Data records
--
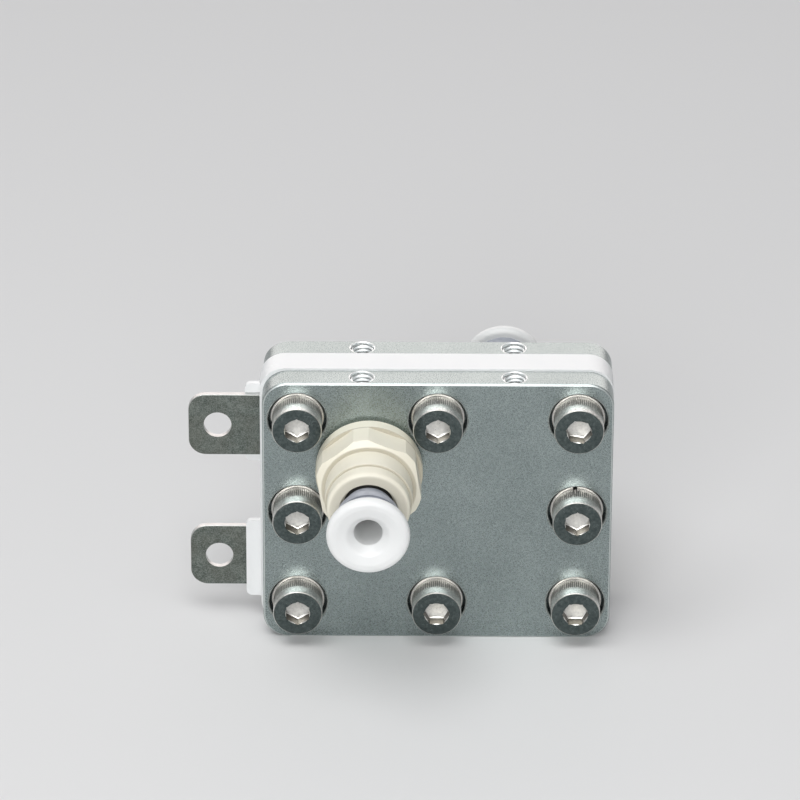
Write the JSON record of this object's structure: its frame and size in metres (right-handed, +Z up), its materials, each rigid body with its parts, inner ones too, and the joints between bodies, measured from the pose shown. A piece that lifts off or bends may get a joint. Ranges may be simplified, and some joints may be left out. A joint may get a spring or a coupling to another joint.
{
  "type": "pem electrolyzer cell",
  "caption": "Small water electrolysis cell: metal end plates clamp white frames and titanium electrode plates with side tabs, and a push-in tube fitting stands on each face.",
  "frame": {"origin": "middle of the underside of the clamped stack, in the plane that the plates stand on", "axes": "+X right along the plates' width as seen from the front, +Y from the front face to the rear, +Z up"},
  "size_m": [0.0729, 0.0636, 0.0503],
  "materials": {
    "blasted_aluminium": "bead blasted and clear anodised, fine even grain, brighter bevelled edges",
    "white_plastic": "machined white polymer sheet, satin",
    "titanium": "dark satin titanium sheet with bright sheared edges",
    "membrane_film": "coated ion exchange film, dull black",
    "porous_titanium": "sintered fibre felt, rough",
    "carbon_felt": "fine carbon fibre paper, matt",
    "seal_rubber": "moulded black rubber, dull",
    "screw_steel": "bright stainless steel, knurled head",
    "washer_steel": "bright stainless spring steel",
    "ivory_plastic": "moulded ivory polymer, smooth semi gloss",
    "grey_plastic": "moulded blue grey polymer, smooth",
    "button_plastic": "moulded white polymer, smooth semi gloss"
  },
  "bodies": {
    "cell": {"front_end_plate": "blasted_aluminium", "rear_end_plate": "blasted_aluminium", "front_insulator_frame": "white_plastic", "rear_insulator_frame": "white_plastic", "membrane_frame": "white_plastic", "front_electrode_plate": "titanium", "rear_electrode_plate": "titanium", "membrane": "membrane_film", "membrane_gasket": "seal_rubber", "front_porous_layer": "porous_titanium", "rear_porous_layer": "carbon_felt", "cap_screws": "screw_steel", "spring_washers": "washer_steel", "front_fitting_body": "ivory_plastic", "front_fitting_cap": "ivory_plastic", "front_port_seal": "seal_rubber", "front_tube_seal": "seal_rubber", "rear_fitting_body": "ivory_plastic", "rear_fitting_cap": "ivory_plastic", "rear_port_seal": "seal_rubber", "rear_tube_seal": "seal_rubber"},
    "front_collet": {"front_release_sleeve": "grey_plastic", "front_release_button": "button_plastic"},
    "rear_collet": {"rear_release_sleeve": "grey_plastic", "rear_release_button": "button_plastic"}
  },
  "joints": [
    {"name": "front_collet_slide", "type": "slide", "parent": "cell", "child": "front_collet", "axis": [0, 1, 0], "range_m": [0, 0.0015]},
    {"name": "rear_collet_slide", "type": "slide", "parent": "cell", "child": "rear_collet", "axis": [0, 1, 0], "range_m": [0, 0.002]}
  ]
}
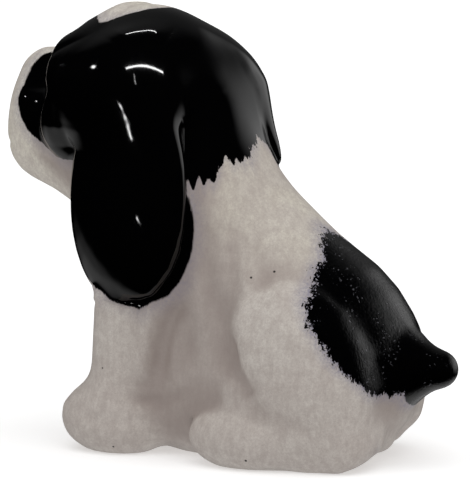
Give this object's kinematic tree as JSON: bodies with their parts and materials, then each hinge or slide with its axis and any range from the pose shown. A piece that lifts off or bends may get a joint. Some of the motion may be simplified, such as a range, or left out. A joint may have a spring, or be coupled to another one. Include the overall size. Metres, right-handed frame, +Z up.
{
  "type": "ceramic puppy figurine",
  "caption": "Seated long-eared puppy figurine with its head turned aside, hollow cast ceramic with a flat resting base.",
  "frame": {"origin": "centre of the outer box, at the height of the base", "axes": "+Z up from the base, -Y the way the body faces, +X the puppy's own left side"},
  "size_m": [0.0328, 0.0708, 0.0609],
  "materials": {
    "white_glaze": "satin",
    "black_glaze": "gloss",
    "painted_body_glaze": "satin",
    "painted_head_glaze": "gloss"
  },
  "bodies": {
    "root": {"torso": "painted_body_glaze", "head": "painted_head_glaze", "nose": "black_glaze", "left_eye": "black_glaze", "right_eye": "black_glaze", "left_ear": "black_glaze", "right_ear": "black_glaze", "left_foreleg": "white_glaze", "right_foreleg": "white_glaze", "left_haunch": "painted_body_glaze", "right_haunch": "painted_body_glaze", "left_hind_paw": "white_glaze", "right_hind_paw": "white_glaze", "tail": "black_glaze"}
  },
  "joints": []
}
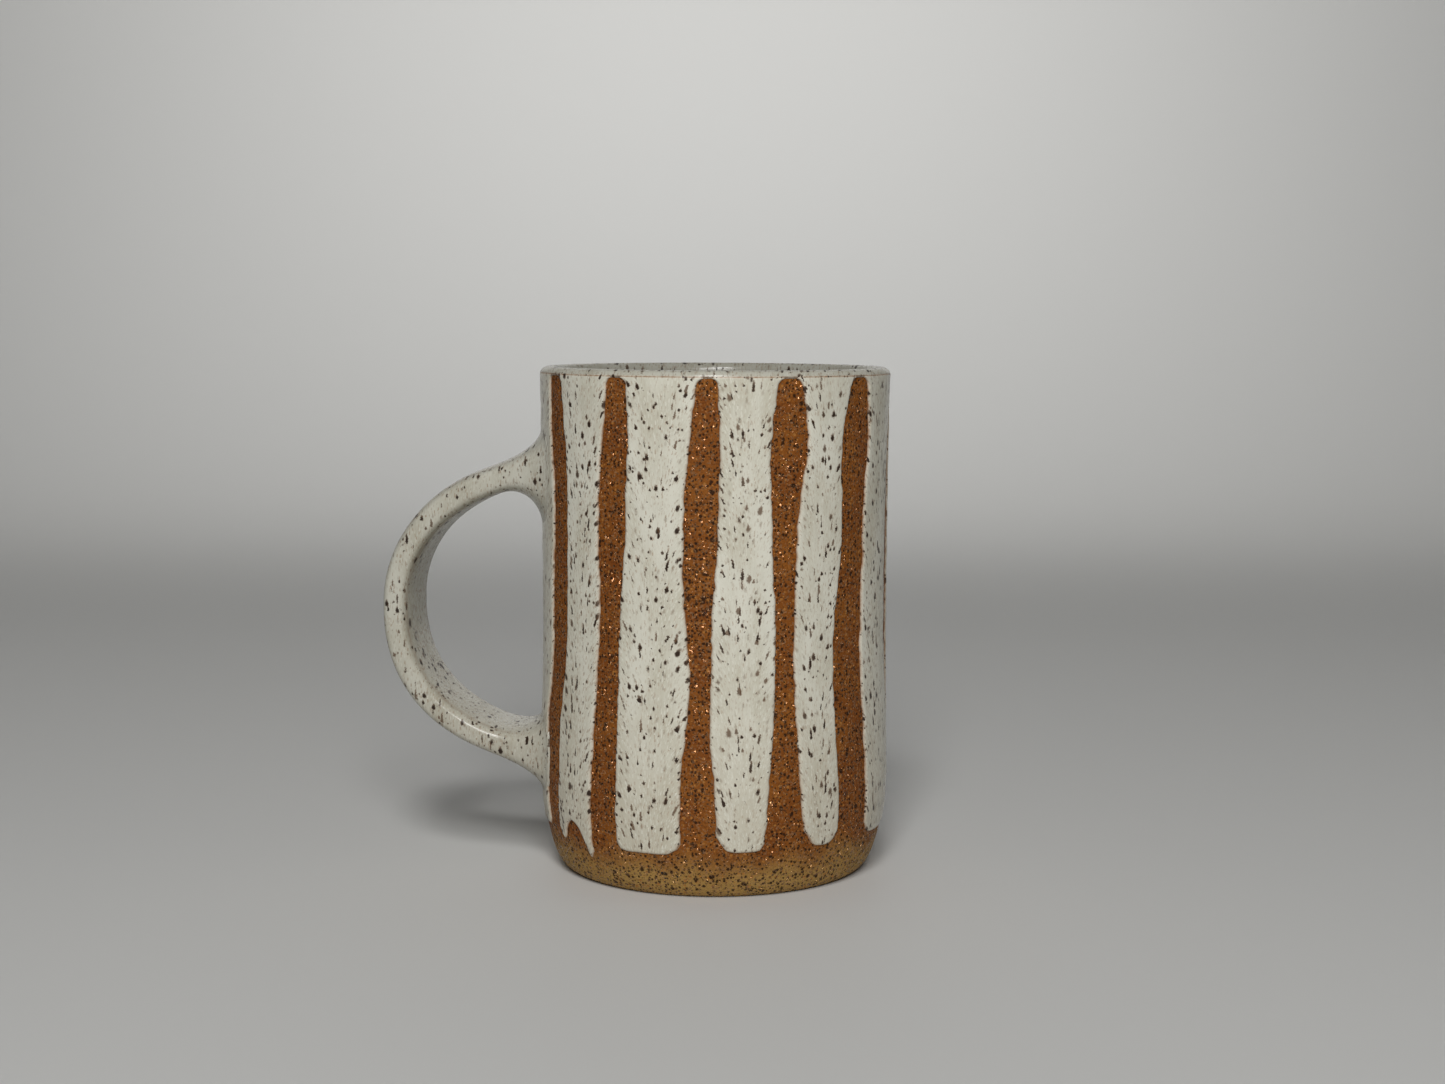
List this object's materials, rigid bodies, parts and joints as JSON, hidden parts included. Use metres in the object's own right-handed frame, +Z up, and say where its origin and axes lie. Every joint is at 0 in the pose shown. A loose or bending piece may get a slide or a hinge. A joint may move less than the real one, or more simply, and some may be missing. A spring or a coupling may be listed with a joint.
{
  "type": "ceramic mug",
  "caption": "Tall hand-thrown stoneware mug with a pulled strap handle, white inside and lip, and speckled white glaze stripes brushed down the bare brown clay.",
  "frame": {"origin": "centre of the flat foot, on the plane that the mug stands on", "axes": "+Z up along the cup's axis; the handle lies along -X, and its middle plane is XZ"},
  "size_m": [0.1231, 0.085, 0.122],
  "materials": {
    "stoneware": "bare toasted stoneware, slightly glittery and rough, with fine black iron specks",
    "slip": "scored joint slip of the same clay, matt, sealed between the handle roots and the wall",
    "speckled_glaze": "glossy off-white glaze with brown-black iron specks and streaks, tan where it breaks thin over edges"
  },
  "bodies": {
    "root": {"body": "stoneware", "handle": "stoneware", "upper_slip_joint": "slip", "lower_slip_joint": "slip", "liner_glaze": "speckled_glaze", "rim_glaze": "speckled_glaze", "handle_glaze": "speckled_glaze", "handle_side_stripe": "speckled_glaze", "glaze_stripe_01": "speckled_glaze", "glaze_stripe_02": "speckled_glaze", "glaze_stripe_03": "speckled_glaze", "glaze_stripe_04": "speckled_glaze", "glaze_stripe_05": "speckled_glaze", "glaze_stripe_06": "speckled_glaze", "glaze_stripe_07": "speckled_glaze", "glaze_stripe_08": "speckled_glaze", "glaze_stripe_09": "speckled_glaze", "glaze_stripe_10": "speckled_glaze", "glaze_stripe_11": "speckled_glaze"}
  },
  "joints": []
}
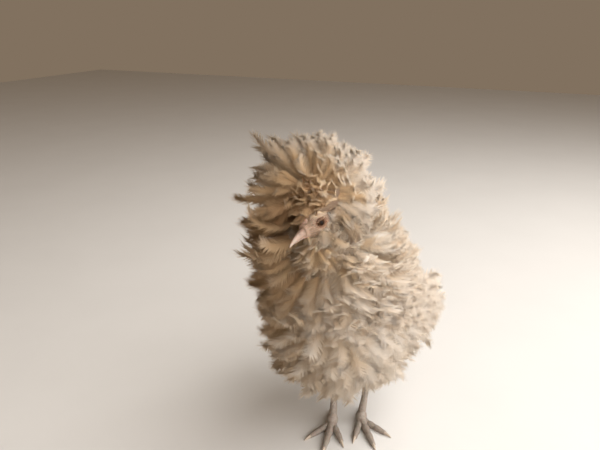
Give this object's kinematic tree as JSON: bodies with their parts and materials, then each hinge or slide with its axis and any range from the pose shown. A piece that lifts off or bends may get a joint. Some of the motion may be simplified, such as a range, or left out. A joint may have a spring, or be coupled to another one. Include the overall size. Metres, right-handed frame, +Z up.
{
  "type": "frizzle crested chicken",
  "caption": "Standing life-size crested and bearded hen with outward-curling feathers, head turned to her right, short tail and bare shanks.",
  "frame": {"origin": "middle of the model's bounding box seen from above, at the level of the floor under the toes", "axes": "+Z up, the hen faces -Y, her left side is towards +X"},
  "size_m": [0.2336, 0.35, 0.4517],
  "materials": {
    "beak": "horn",
    "claw": "horn",
    "comb": "bare skin",
    "eye": "wet, dark brown",
    "face": "bare skin",
    "feather": "soft curled feathers",
    "leg": "scaly skin"
  },
  "bodies": {
    "root": {"beak_lower": "beak", "beak_upper": "beak", "beard": "feather", "claw_hind_left": "claw", "claw_hind_right": "claw", "claw_inner_left": "claw", "claw_inner_right": "claw", "claw_middle_left": "claw", "claw_middle_right": "claw", "claw_outer_left": "claw", "claw_outer_right": "claw", "comb": "comb", "crest": "feather", "eye_left": "eye", "eye_right": "eye", "foot_left": "leg", "foot_right": "leg", "head": "face", "neck": "feather", "shank_left": "leg", "shank_right": "leg", "tail": "feather", "thigh_left": "feather", "thigh_right": "feather", "torso": "feather", "wing_left": "feather", "wing_right": "feather"}
  },
  "joints": []
}
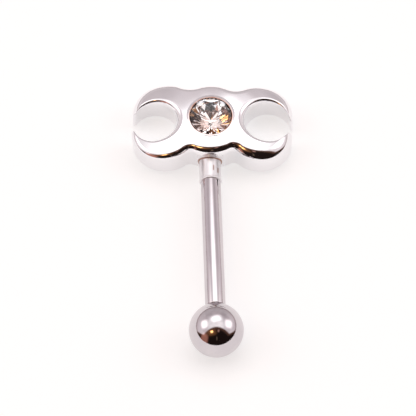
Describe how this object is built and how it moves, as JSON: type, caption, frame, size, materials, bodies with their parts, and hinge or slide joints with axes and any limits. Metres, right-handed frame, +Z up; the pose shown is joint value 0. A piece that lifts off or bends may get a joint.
--
Set down the entries above again, word for word.

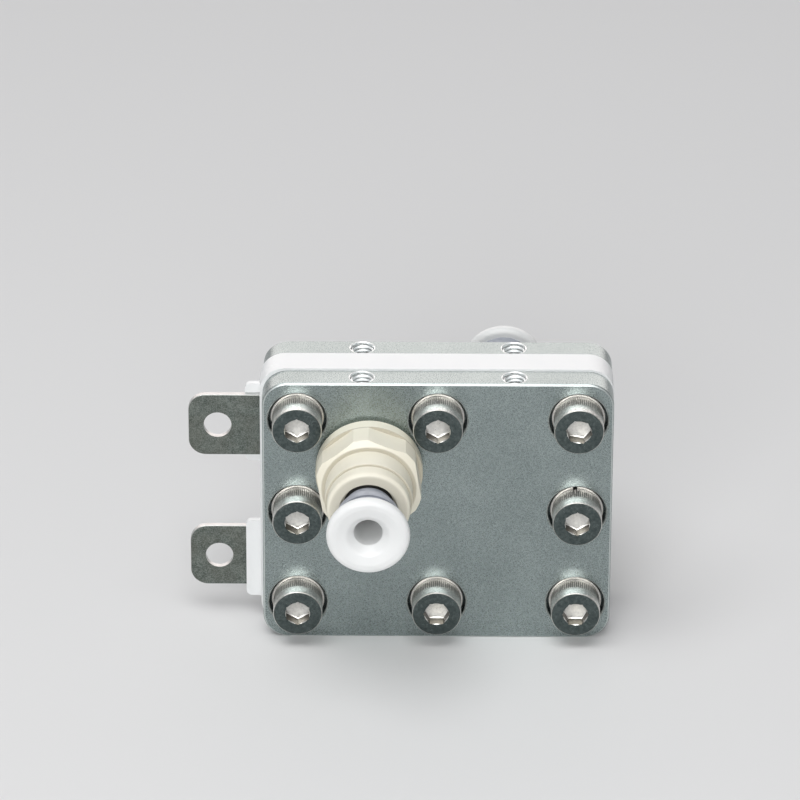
Write the JSON record of this object's structure: its frame and size in metres (right-handed, +Z up), its materials, each rigid body with its parts, inner ones too, and the joints between bodies, measured from the pose shown. A piece that lifts off or bends may get a joint. Ranges may be simplified, and some joints may be left out. A joint may get a spring or a coupling to another joint.
{
  "type": "pem electrolyzer cell",
  "caption": "Small water electrolysis cell: metal end plates clamp white frames and titanium electrode plates with side tabs, and a push-in tube fitting stands on each face.",
  "frame": {"origin": "middle of the underside of the clamped stack, in the plane that the plates stand on", "axes": "+X right along the plates' width as seen from the front, +Y from the front face to the rear, +Z up"},
  "size_m": [0.0729, 0.0636, 0.0503],
  "materials": {
    "blasted_aluminium": "bead blasted and clear anodised, fine even grain, brighter bevelled edges",
    "white_plastic": "machined white polymer sheet, satin",
    "titanium": "dark satin titanium sheet with bright sheared edges",
    "membrane_film": "coated ion exchange film, dull black",
    "porous_titanium": "sintered fibre felt, rough",
    "carbon_felt": "fine carbon fibre paper, matt",
    "seal_rubber": "moulded black rubber, dull",
    "screw_steel": "bright stainless steel, knurled head",
    "washer_steel": "bright stainless spring steel",
    "ivory_plastic": "moulded ivory polymer, smooth semi gloss",
    "grey_plastic": "moulded blue grey polymer, smooth",
    "button_plastic": "moulded white polymer, smooth semi gloss"
  },
  "bodies": {
    "cell": {"front_end_plate": "blasted_aluminium", "rear_end_plate": "blasted_aluminium", "front_insulator_frame": "white_plastic", "rear_insulator_frame": "white_plastic", "membrane_frame": "white_plastic", "front_electrode_plate": "titanium", "rear_electrode_plate": "titanium", "membrane": "membrane_film", "membrane_gasket": "seal_rubber", "front_porous_layer": "porous_titanium", "rear_porous_layer": "carbon_felt", "cap_screws": "screw_steel", "spring_washers": "washer_steel", "front_fitting_body": "ivory_plastic", "front_fitting_cap": "ivory_plastic", "front_port_seal": "seal_rubber", "front_tube_seal": "seal_rubber", "rear_fitting_body": "ivory_plastic", "rear_fitting_cap": "ivory_plastic", "rear_port_seal": "seal_rubber", "rear_tube_seal": "seal_rubber"},
    "front_collet": {"front_release_sleeve": "grey_plastic", "front_release_button": "button_plastic"},
    "rear_collet": {"rear_release_sleeve": "grey_plastic", "rear_release_button": "button_plastic"}
  },
  "joints": [
    {"name": "front_collet_slide", "type": "slide", "parent": "cell", "child": "front_collet", "axis": [0, 1, 0], "range_m": [0, 0.0015]},
    {"name": "rear_collet_slide", "type": "slide", "parent": "cell", "child": "rear_collet", "axis": [0, 1, 0], "range_m": [0, 0.002]}
  ]
}
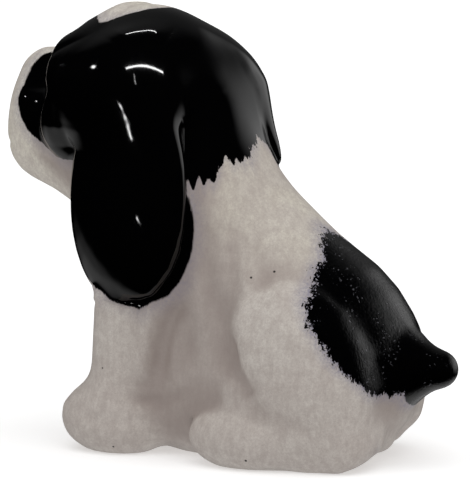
Give this object's kinematic tree as JSON: bodies with their parts and materials, then each hinge or slide with its axis and any range from the pose shown. A piece that lifts off or bends may get a joint. Some of the motion may be simplified, such as a range, or left out. A joint may have a spring, or be coupled to another one. Include the overall size. Metres, right-handed frame, +Z up.
{
  "type": "ceramic puppy figurine",
  "caption": "Seated long-eared puppy figurine with its head turned aside, hollow cast ceramic with a flat resting base.",
  "frame": {"origin": "centre of the outer box, at the height of the base", "axes": "+Z up from the base, -Y the way the body faces, +X the puppy's own left side"},
  "size_m": [0.0328, 0.0708, 0.0609],
  "materials": {
    "white_glaze": "satin",
    "black_glaze": "gloss",
    "painted_body_glaze": "satin",
    "painted_head_glaze": "gloss"
  },
  "bodies": {
    "root": {"torso": "painted_body_glaze", "head": "painted_head_glaze", "nose": "black_glaze", "left_eye": "black_glaze", "right_eye": "black_glaze", "left_ear": "black_glaze", "right_ear": "black_glaze", "left_foreleg": "white_glaze", "right_foreleg": "white_glaze", "left_haunch": "painted_body_glaze", "right_haunch": "painted_body_glaze", "left_hind_paw": "white_glaze", "right_hind_paw": "white_glaze", "tail": "black_glaze"}
  },
  "joints": []
}
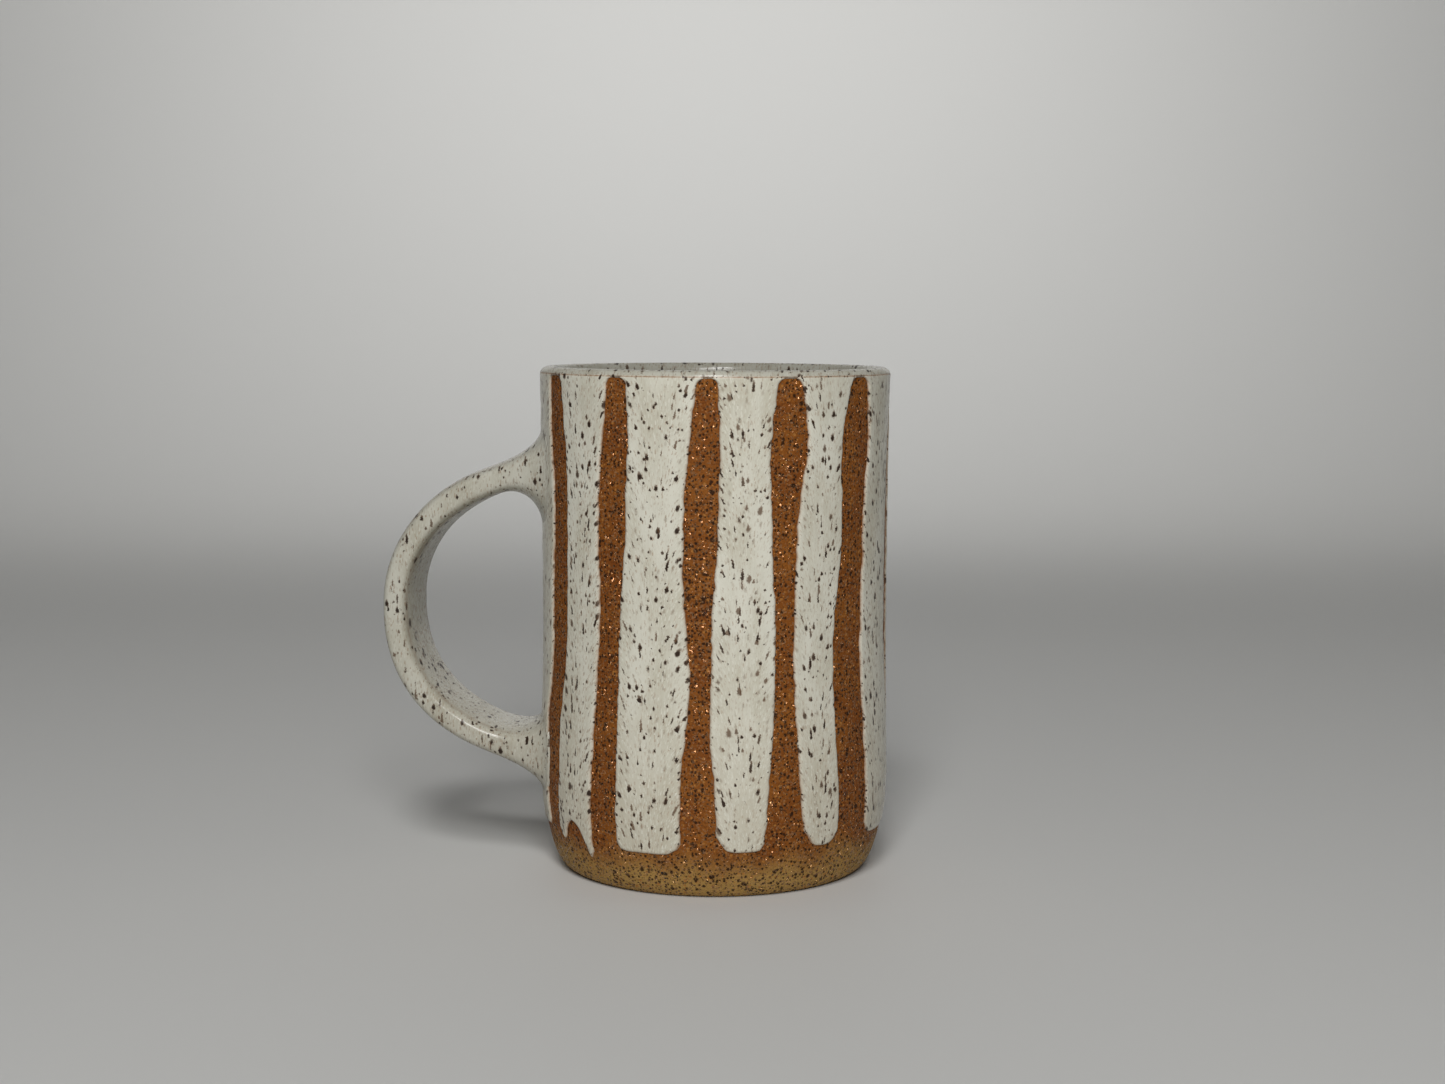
List this object's materials, rigid bodies, parts and joints as JSON, hidden parts included. Use metres in the object's own right-handed frame, +Z up, and say where its origin and axes lie. Every joint is at 0 in the pose shown. A loose or bending piece may get a slide or a hinge. A joint may move less than the real one, or more simply, and some may be missing. A spring or a coupling may be listed with a joint.
{
  "type": "ceramic mug",
  "caption": "Tall hand-thrown stoneware mug with a pulled strap handle, white inside and lip, and speckled white glaze stripes brushed down the bare brown clay.",
  "frame": {"origin": "centre of the flat foot, on the plane that the mug stands on", "axes": "+Z up along the cup's axis; the handle lies along -X, and its middle plane is XZ"},
  "size_m": [0.1231, 0.085, 0.122],
  "materials": {
    "stoneware": "bare toasted stoneware, slightly glittery and rough, with fine black iron specks",
    "slip": "scored joint slip of the same clay, matt, sealed between the handle roots and the wall",
    "speckled_glaze": "glossy off-white glaze with brown-black iron specks and streaks, tan where it breaks thin over edges"
  },
  "bodies": {
    "root": {"body": "stoneware", "handle": "stoneware", "upper_slip_joint": "slip", "lower_slip_joint": "slip", "liner_glaze": "speckled_glaze", "rim_glaze": "speckled_glaze", "handle_glaze": "speckled_glaze", "handle_side_stripe": "speckled_glaze", "glaze_stripe_01": "speckled_glaze", "glaze_stripe_02": "speckled_glaze", "glaze_stripe_03": "speckled_glaze", "glaze_stripe_04": "speckled_glaze", "glaze_stripe_05": "speckled_glaze", "glaze_stripe_06": "speckled_glaze", "glaze_stripe_07": "speckled_glaze", "glaze_stripe_08": "speckled_glaze", "glaze_stripe_09": "speckled_glaze", "glaze_stripe_10": "speckled_glaze", "glaze_stripe_11": "speckled_glaze"}
  },
  "joints": []
}
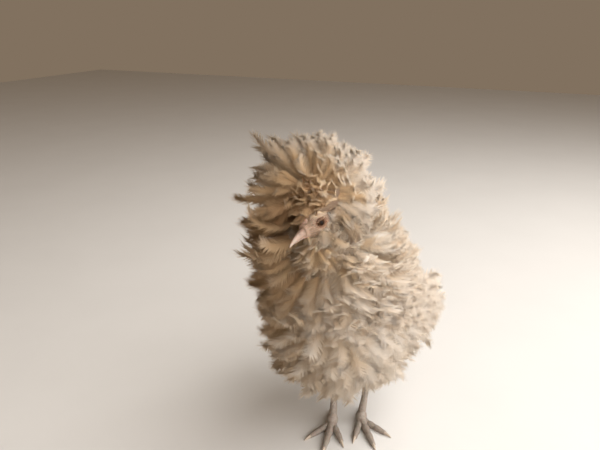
Give this object's kinematic tree as JSON: bodies with their parts and materials, then each hinge or slide with its axis and any range from the pose shown. A piece that lifts off or bends may get a joint. Some of the motion may be simplified, such as a range, or left out. A joint may have a spring, or be coupled to another one. Include the overall size. Metres, right-handed frame, +Z up.
{
  "type": "frizzle crested chicken",
  "caption": "Standing life-size crested and bearded hen with outward-curling feathers, head turned to her right, short tail and bare shanks.",
  "frame": {"origin": "middle of the model's bounding box seen from above, at the level of the floor under the toes", "axes": "+Z up, the hen faces -Y, her left side is towards +X"},
  "size_m": [0.2336, 0.35, 0.4517],
  "materials": {
    "beak": "horn",
    "claw": "horn",
    "comb": "bare skin",
    "eye": "wet, dark brown",
    "face": "bare skin",
    "feather": "soft curled feathers",
    "leg": "scaly skin"
  },
  "bodies": {
    "root": {"beak_lower": "beak", "beak_upper": "beak", "beard": "feather", "claw_hind_left": "claw", "claw_hind_right": "claw", "claw_inner_left": "claw", "claw_inner_right": "claw", "claw_middle_left": "claw", "claw_middle_right": "claw", "claw_outer_left": "claw", "claw_outer_right": "claw", "comb": "comb", "crest": "feather", "eye_left": "eye", "eye_right": "eye", "foot_left": "leg", "foot_right": "leg", "head": "face", "neck": "feather", "shank_left": "leg", "shank_right": "leg", "tail": "feather", "thigh_left": "feather", "thigh_right": "feather", "torso": "feather", "wing_left": "feather", "wing_right": "feather"}
  },
  "joints": []
}
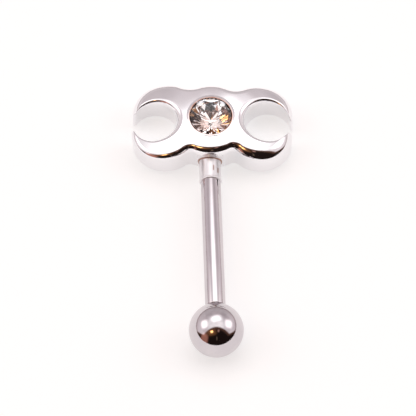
Describe how this object is built and how it moves, as JSON: type, caption, frame, size, materials, bodies with their parts, and hinge or slide joints with axes and any limits. Metres, right-handed frame, +Z up; the pose shown is joint value 0. A piece that lifts off or bends may get a joint.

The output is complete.